* Required work
Write out the listing below again, precisely as it is given.

* Material
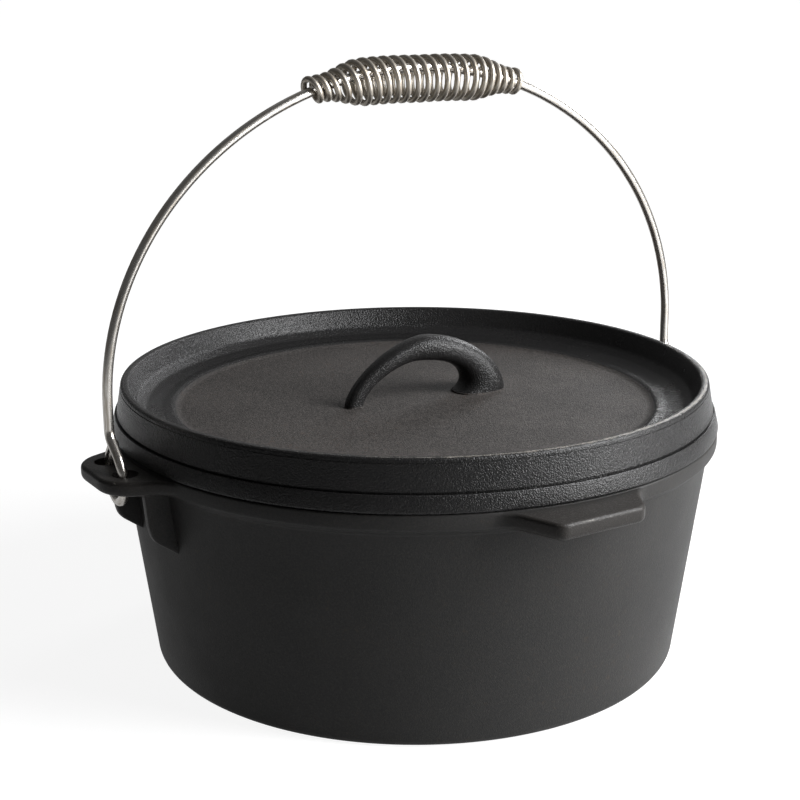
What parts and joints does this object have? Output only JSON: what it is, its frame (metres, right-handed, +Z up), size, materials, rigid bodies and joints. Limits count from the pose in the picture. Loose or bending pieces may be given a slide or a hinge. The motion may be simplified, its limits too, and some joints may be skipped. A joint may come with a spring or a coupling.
{
  "type": "camp pot",
  "caption": "Round cast iron camp pot with a dished, arch-handled lid, drilled side ears, a front tab, and a swinging wire bail with a barrel-shaped coil grip.",
  "frame": {"origin": "centre of the pot's flat base, where it rests", "axes": "+Z up along the pot's own axis, X along the two ears and the bail's hinge line, the front tab at -Y"},
  "size_m": [0.3504, 0.3237, 0.2979],
  "materials": {
    "pot_iron": "seasoned, fine sand-cast grain",
    "lid_iron": "seasoned, fine sand-cast grain, crest worn brighter",
    "bail_steel": "bright drawn wire",
    "grip_steel": "dull oiled spring wire"
  },
  "bodies": {
    "pot": {"pot": "pot_iron"},
    "lid": {"lid": "lid_iron"},
    "bail": {"bail": "bail_steel"},
    "grip": {"coil_grip": "grip_steel"}
  },
  "joints": [
    {"name": "lid_lift", "type": "slide", "parent": "pot", "child": "lid", "axis": [0, 0, 1], "range_m": [0, 0.05]},
    {"name": "bail_swing", "type": "hinge", "parent": "pot", "child": "bail", "pos_m": [0, 0, 0.1153], "axis": [1, 0, 0], "range_deg": [-50, 50]},
    {"name": "grip_slide", "type": "hinge", "parent": "bail", "child": "grip", "pos_m": [0, 0, 0.1068], "axis": [0, 1, 0], "range_deg": [-2.5, 2.5]}
  ]
}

* Exercise answer
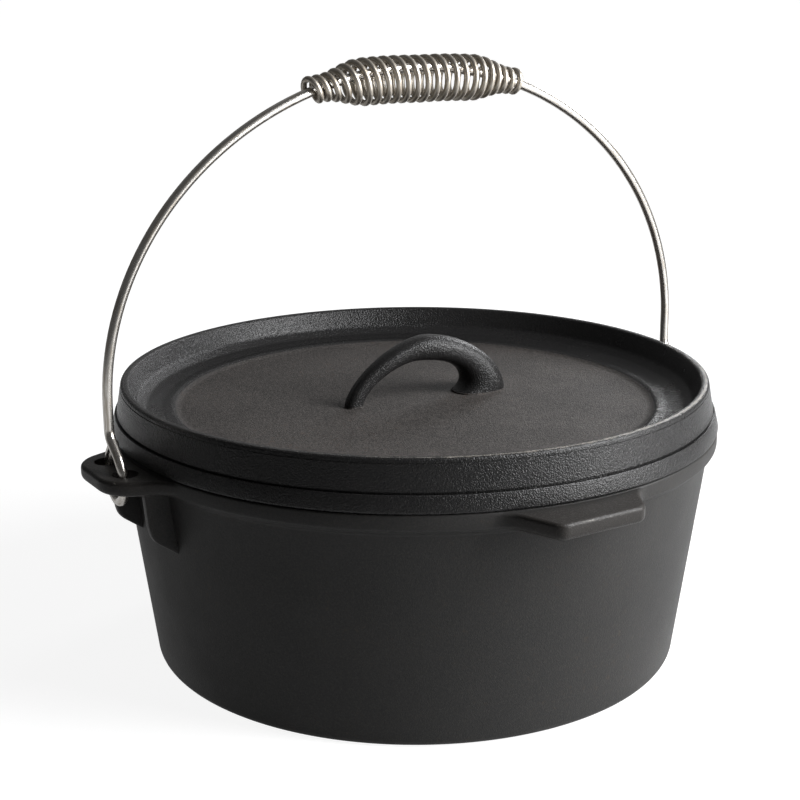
What parts and joints does this object have? Output only JSON: what it is, its frame (metres, right-handed, +Z up), size, materials, rigid bodies and joints. Limits count from the pose in the picture. Loose or bending pieces may be given a slide or a hinge. The motion may be simplified, its limits too, and some joints may be skipped. A joint may come with a spring or a coupling.
{
  "type": "camp pot",
  "caption": "Round cast iron camp pot with a dished, arch-handled lid, drilled side ears, a front tab, and a swinging wire bail with a barrel-shaped coil grip.",
  "frame": {"origin": "centre of the pot's flat base, where it rests", "axes": "+Z up along the pot's own axis, X along the two ears and the bail's hinge line, the front tab at -Y"},
  "size_m": [0.3504, 0.3237, 0.2979],
  "materials": {
    "pot_iron": "seasoned, fine sand-cast grain",
    "lid_iron": "seasoned, fine sand-cast grain, crest worn brighter",
    "bail_steel": "bright drawn wire",
    "grip_steel": "dull oiled spring wire"
  },
  "bodies": {
    "pot": {"pot": "pot_iron"},
    "lid": {"lid": "lid_iron"},
    "bail": {"bail": "bail_steel"},
    "grip": {"coil_grip": "grip_steel"}
  },
  "joints": [
    {"name": "lid_lift", "type": "slide", "parent": "pot", "child": "lid", "axis": [0, 0, 1], "range_m": [0, 0.05]},
    {"name": "bail_swing", "type": "hinge", "parent": "pot", "child": "bail", "pos_m": [0, 0, 0.1153], "axis": [1, 0, 0], "range_deg": [-50, 50]},
    {"name": "grip_slide", "type": "hinge", "parent": "bail", "child": "grip", "pos_m": [0, 0, 0.1068], "axis": [0, 1, 0], "range_deg": [-2.5, 2.5]}
  ]
}